John S. Carlile, Senator from Virginia, objected to Senator Trumbull’s reasoning. The two senators engaged in the following dialogue:

Senator Carlile:  But the inquiry I desire to make of the Senator from Illinois is this: I understood him to say that this bill would not apply to the President of the United States. The bill reads, “that hereafter every person elected or appointed to any office of honor or profit under the Government of the United States, either in the civil, military, or naval department of the public service.” I take it for granted that the office of President is an elective office, and it is a civil office, and it is an office of honor and an office of profit, and it is an office under the Government of the United States.

Senator Trumbull: Is it an office in the civil, military, or naval department of the Government?

Senator Carlile. I think it is in the civil department. What department is it in if it is not?

Senator Trumbull: The executive is one by itself; it is one of the divisions of the Government.

Senator Carlile.  It is both civil and military.

Senator Trumbull. Then the bill does not apply to it, because it is in the alternative; it applies to persons “elected or appointed” to any office, “either in the civil, military, or naval department.”  

In other words, Senator Trumbull’s assertion was that the presidency was both a civil office and a military office of the government, and that HR 371 did not apply to offices with dual status such as the presidency.

Debate in the Senate resumed on June 23, 1862, with Senator Trumbull retreating from his prior support of H.R. 371 in its original form.
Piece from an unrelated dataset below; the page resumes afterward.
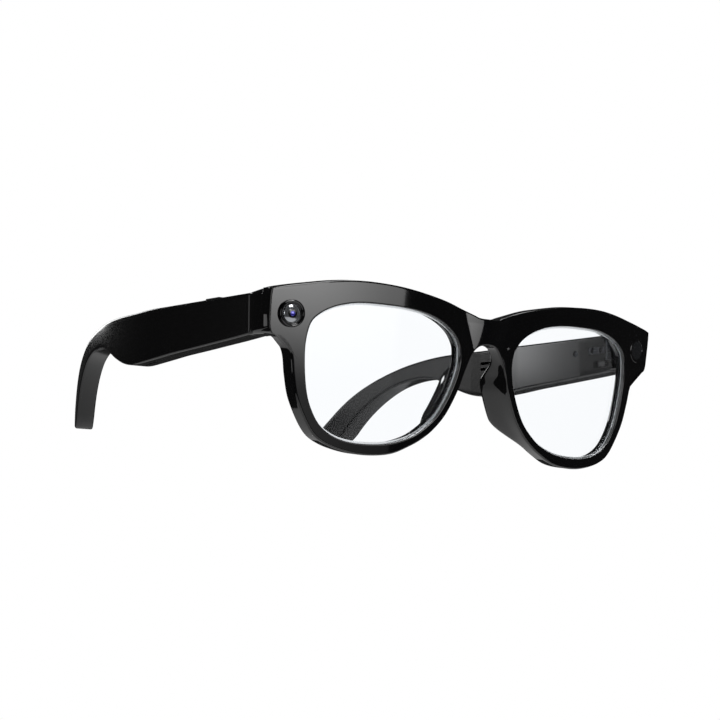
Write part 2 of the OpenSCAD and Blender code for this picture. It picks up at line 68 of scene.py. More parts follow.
def plain_mesh(name, verts_mm, faces):
    """A mesh from points in mm and a list of faces, in the scene as an object at the origin."""
    me = bpy.data.meshes.new(name)
    me.from_pydata((np.asarray(verts_mm, float) * MM).tolist(), [], faces)
    ob = bpy.data.objects.new(name, me)
    bpy.context.scene.collection.objects.link(ob)
    return ob


def new_object(name, verts_mm, faces, body, material):
    """A piece made of one mesh and one material that rides on a body, in a material slot."""
    ob = plain_mesh(name, verts_mm, faces)
    ob.data.validate()
    ob.data.materials.append(material)
    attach(ob, body)
    return ob


def shade(ob, sharp_deg):
    """Smooth shading, except at edges that turn by more than sharp_deg."""
    ob.data.polygons.foreach_set("use_smooth", [True] * len(ob.data.polygons))
    ob.data.set_sharp_from_angle(angle=math.radians(sharp_deg))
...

He introduced a motion to amend H.R. 371 by excluding from the bill those offices “for whom the form of the oath is not prescribed by the Constitution.” Considering Senator Trumbull’s earlier statement that “the Constitution of the United States prescribes the form of the oath in a single case only, in regard to the President”, the proposed amendment had the effect of removing the presidency from the bill’s mandates.

For Senator Davis, Senator Trumbull’s proposed amendment did not go far enough since it removed only the presidency from the bill. Senator Davis introduced a motion to amend Senator Trumbull’s proposed amendment by adding the following language: ”and excepting the Vice President and Senators and Representatives in Congress.” Debate continued with the Senate ultimately approving Senator Trumbull’s amendment as amended by Senator Davis’ amendment.
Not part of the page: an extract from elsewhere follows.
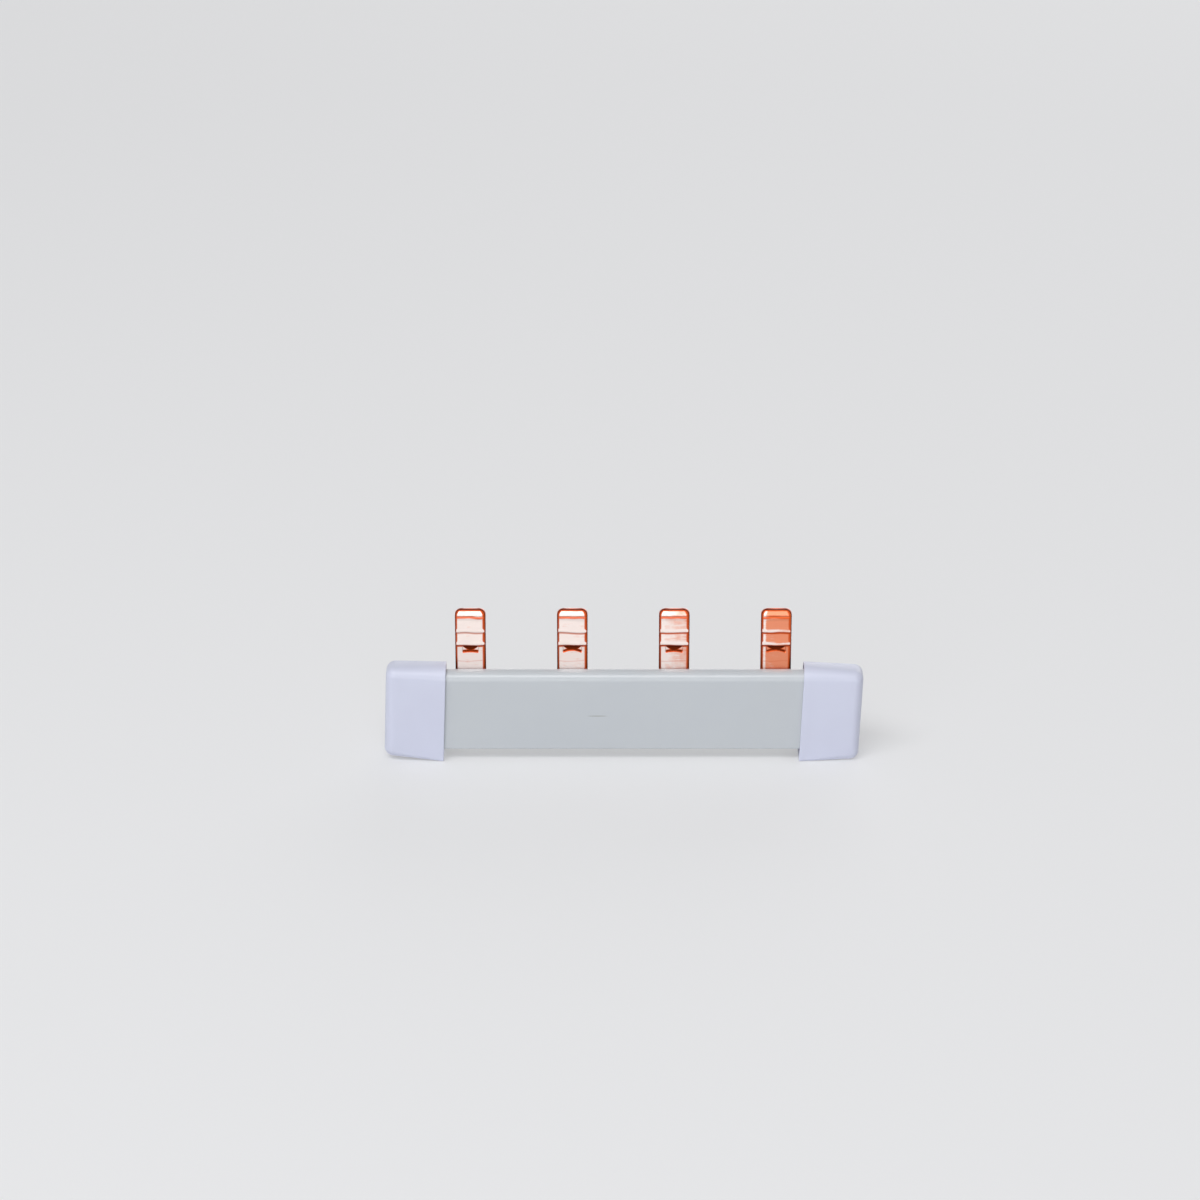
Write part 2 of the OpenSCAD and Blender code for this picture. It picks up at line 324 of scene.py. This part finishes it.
def edge_paint(x, across, drop, nearest, below, crests):
    """How dark a pin's face is painted, from 0 on the flats to 1 in the darkest corners.

    It is the largest of the bands along the edges, partly sheared copper and partly painted shade,
    the painted shade in the groove and under the ridges, a faint dark line, and the painted shade
    in the two arches of the pocket.
    """
    side = half_width(drop) - np.abs(across)
    band = np.where(across > 0, EDGE_BAND[1], EDGE_BAND[0]) * (1 - 0.7 * crests)
    groove = drop - 1.42 * MM - 0.07 * MM * wander(x, 7, 4 * MM)
    mark = drop - FAINT_LINE_LEVEL - 0.06 * MM * wander(x, 8, 6 * MM)
    bands = [
        0.62 * (1 - step(side, 0.55 * band, band)),
        1 - step(side, *EDGE_DARK),
        1 - step(drop, *TIP_DARK),
        # Painted shade in the groove, and under both ridges.
        0.47 * hump(groove, 0.28 * MM, 4),
        0.2 * hump(mark, 0.12 * MM),
        UPPER_LINE[nearest] * hump(below[0] - 0.36 * MM, 0.2 * MM),
        LOWER_LINE * hump(below[1] - 0.36 * MM, 0.2 * MM)]
    # Painted shade in the pocket: an arch below the lower ridge and one along the pocket's foot.
    arch = 1 - np.clip(across / POCKET_HALF_WIDTH[nearest], -1, 1) ** 2
    bow = RIDGE_CRESTS[1] + (0.5 + 0.75 * arch) * MM
    upper = (1 - step(drop, bow - 0.1 * MM, bow + 0.1 * MM)) * step(drop, 6.7 * MM, 6.8 * MM)
    lower = hump(drop - pocket_foot(across, nearest) + 0.1 * MM, 0.25 * MM, 4)
    inside = step(POCKET_HALF_WIDTH[nearest] - np.abs(across), -0.1 * MM, 0.15 * MM)
    return np.max(bands + [inside * np.maximum(upper, lower)], axis=0)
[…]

H.R. 371 was sent back to the house where the Senate’s proposed amendments were not accepted. The bill went into conference with the House and Senate seeking to overcome their differences on the bill. The Senate’s proposed amendments for excluding offices from coverage were ultimately modified by the House to read “Excepting the President of the United States.” The Senate accepted the revised language and H.R. 371, as amended, was presented to the President for signature on July 2, 1862.

On July 3, 1862, the Senate recorded in its records that President Abraham Lincoln had signed H.R. 371 into law. The bill was recorded as “An Act to prescribe an Oath of Office, and for other Purposes”, ch. 128, 12 Stat. 502 (1862). The law states:

“That hereafter every person elected or appointed to any office of honor or profit under the government of the United States, either in the civil, military, or naval departments of the public service, excepting the President of the United States, shall, before entering upon the duties of such office, take and subscribe the following oath or affirmation: . . .” (emphasis added).
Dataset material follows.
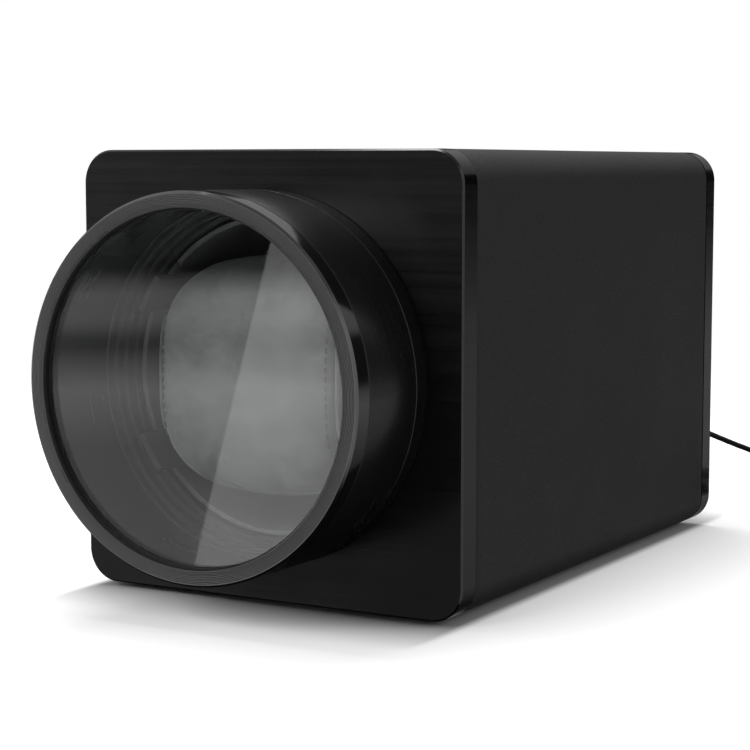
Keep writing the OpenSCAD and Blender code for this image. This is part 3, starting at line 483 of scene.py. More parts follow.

See also Ex parte Garland, 71 U.S. 333, 4 Wall. 333 (1867).

Recognizing that the presidency would have otherwise been covered by H.R. 371, exclusionary language was added to the law to avoid a conflict with Article II, Section 1 of the U.S. Constitution. However, Section 3 of the 14th Amendment contains no language excluding the President from coverage.

Section 3 applies to the office of the presidency and to the President of the United States.